A small but important slice of the index covers the maritime and natural-history literature on the Red Sea reefs that fall within our coverage: the Vine and Ormond reef monographs, the Hellenic Marine Environment Protection Association surveys of the Egyptian protected areas, and the relevant chapters of the standard PADI dive-site guidebooks insofar as they remain accurate. The Coral Reefs file draws extensively from these, and the bibliographic index makes it possible for a subscriber to follow the citations into the underlying ecological literature.
The Desert Safari file lists seventeen operators in total. Each has been through the vetting standard set out below; the standard is not negotiable, and we have turned down operators who would otherwise have wanted to be on the list.
The vetting standard is one of the reasons the list is so short. There are probably forty to fifty operators on the wider Red Sea coast who run desert safaris; we have time and editorial capacity for seventeen.
Two anonymised examples below give the format. Both came from real subscriber commissions in the last six months; identifying details have been removed. The deliverable is always a single A4 PDF.
Client: solo academic traveller. Constraint: one day, return same evening to Hurghada hotel. Brief returned in fourteen hours. Recommended: 05:30 departure with operator B from the listed shortlist, on-site Mons Porphyrites 07:30–11:30, return Hurghada 13:30 for a 14:30 boat to Giftun Island. Flagged: the soft-sand stretch after Wadi Abu Maamel is currently unsuitable for the standard transport Land Cruiser; specified the operator's longer-wheelbase Toyota Hilux as the only sensible vehicle on this day.

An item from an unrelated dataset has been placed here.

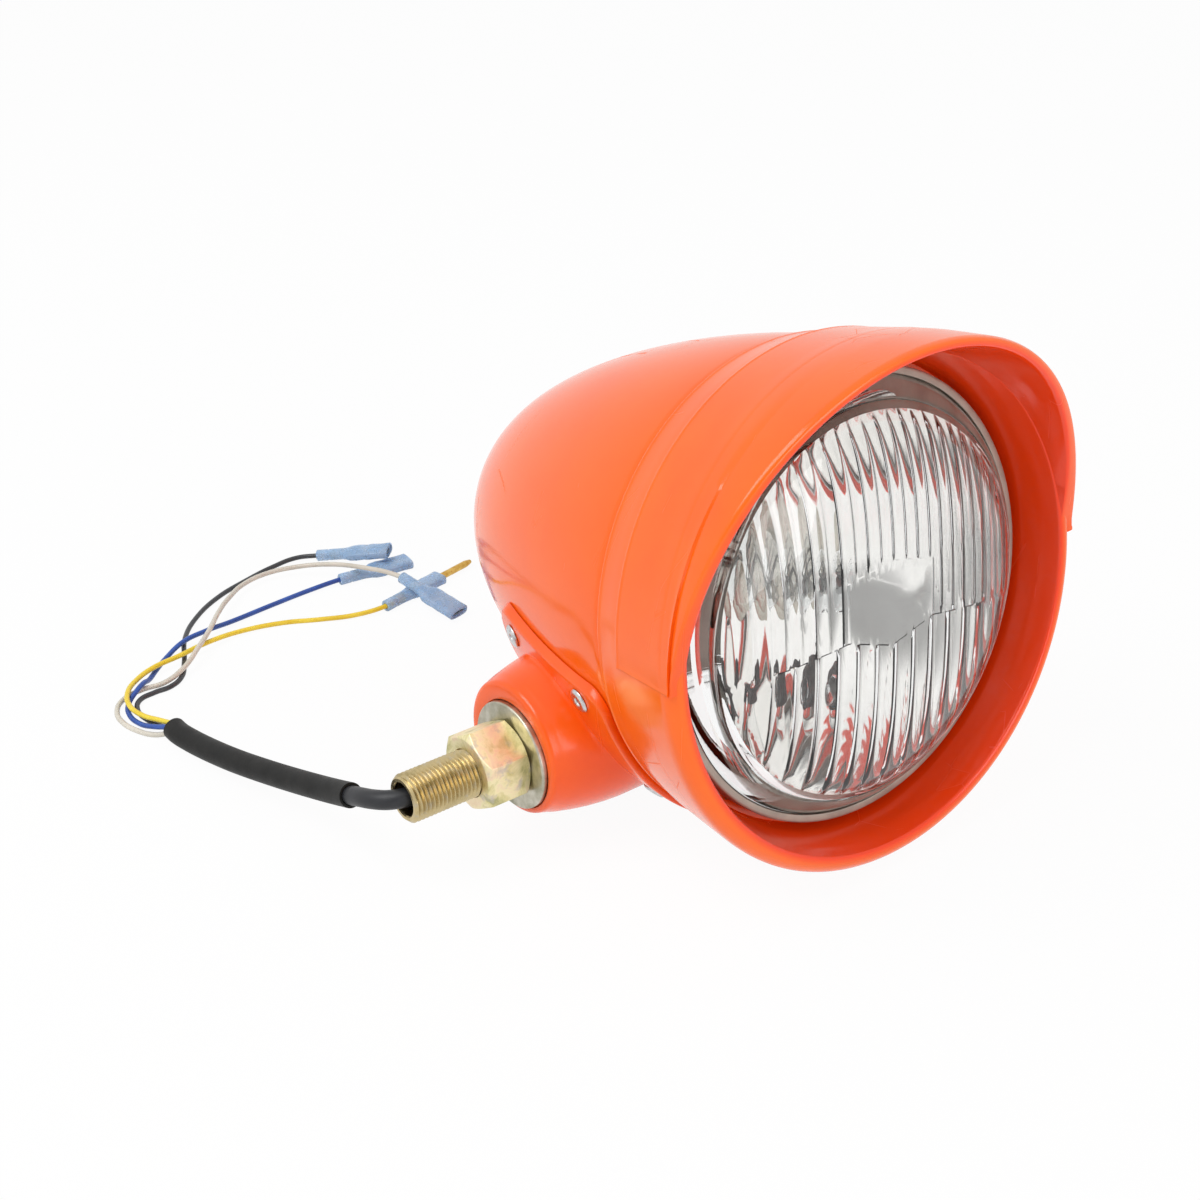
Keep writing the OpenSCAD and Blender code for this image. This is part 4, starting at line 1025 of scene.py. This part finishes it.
# Matt white paper sweep, which the camera, mirrors and glass see lit to white.
def addFloor():
    bm = bmesh.new()
    bmesh.ops.create_grid(bm, x_segments=1, y_segments=1, size=4,
                          matrix=Matrix.Translation((0, 0, studio["floor"])))
    mesh = toMesh(bm, "floor")
    addObject("floor", mesh)
    material = bpy.data.materials.new("floorPaper")
    tree = emptyTree(material)
    path = addNode(tree, "LightPath").outputs
    seen = path["Is Camera Ray"]
    for kind in ("Is Glossy Ray", "Is Transmission Ray"):
        seen = addNode(tree, "Math", {0: seen, 1: path[kind]}, {"operation": "MAXIMUM"}).outputs[0]
    share = addNode(tree, "Math", {0: seen, 1: studio["paper"]}, {"operation": "MULTIPLY"})
    paper = addNode(tree, "BsdfDiffuse", {"Color": toLinear("#F2F2F2")})
    glow = addNode(tree, "Emission", {"Color": (1, 1, 1, 1), "Strength": 1})
    both = addNode(tree, "MixShader", {0: share.outputs[0], 1: paper.outputs[0], 2: glow.outputs[0]})
    addNode(tree, "OutputMaterial", {"Surface": both.outputs[0]})
    mesh.materials.append(material)


def addLamp(name, values):
    data = bpy.data.lights.new(name, "AREA")
    data.energy = values["power"]
    data.shape = "SQUARE"
    data.size = values["size"]
    source = addObject(name, data)
    source.location = values["at"]
    source.visible_transmission = False
    source.rotation_euler = (Vector(studio["aim"]) - Vector(values["at"])).to_track_quat("-Z", "Y").to_euler()


# White to the camera, and elsewhere a soft sky that darkens behind the camera, where a real room is.
def addWorld():
    world = bpy.data.worlds.new("studio")
    bpy.context.scene.world = world
    tree = emptyTree(world)
    way = addNode(tree, "TexCoord").outputs["Generated"]
    facing = addNode(tree, "VectorMath", {0: way, 1: view["back"]}, {"operation": "DOT_PRODUCT"})
    room = addNode(tree, "MapRange", spread(facing.outputs["Value"], studio["roomEdge"], (1, studio["room"])),
                   {"interpolation_type": "SMOOTHSTEP"})
    path = addNode(tree, "LightPath").outputs
    mirrored = addNode(tree, "Math", {0: path["Is Glossy Ray"], 1: path["Is Transmission Ray"]},
                       {"operation": "MAXIMUM"})
    soft = addNode(tree, "Mix", {0: mirrored.outputs[0], 2: studio["sky"], 3: room.outputs[0]})
    strength = addNode(tree, "Mix", {0: path["Is Camera Ray"], 2: soft.outputs[0], 3: 1.0})
    sky = addNode(tree, "Background", {"Color": (1, 1, 1, 1), "Strength": strength.outputs[0]})
    addNode(tree, "OutputWorld", {"Surface": sky.outputs[0]})


addFloor()
for name, values in studio["lamps"].items():
    addLamp(name, values)
addWorld()
bpy.context.scene.view_settings.view_transform = "Standard"
print("studio set")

Client: small specialist tour operator scouting the Mons Smaragdus draft file. Brief returned in twenty hours after a follow-up email exchange to clarify the second-night stop. Recommended: day one Marsa Alam → Sikait emerald mines (full day on a permit obtained via the desk's referral letter), overnight at the Wadi el-Gemal Bedouin camp; day two Wadi el-Gemal → Berenice port site → return Marsa Alam; day three reef morning at Marsa Mubarak before departure. Flagged: the Sikait permit currently takes a minimum of ten working days through the Marsa Alam SCA office.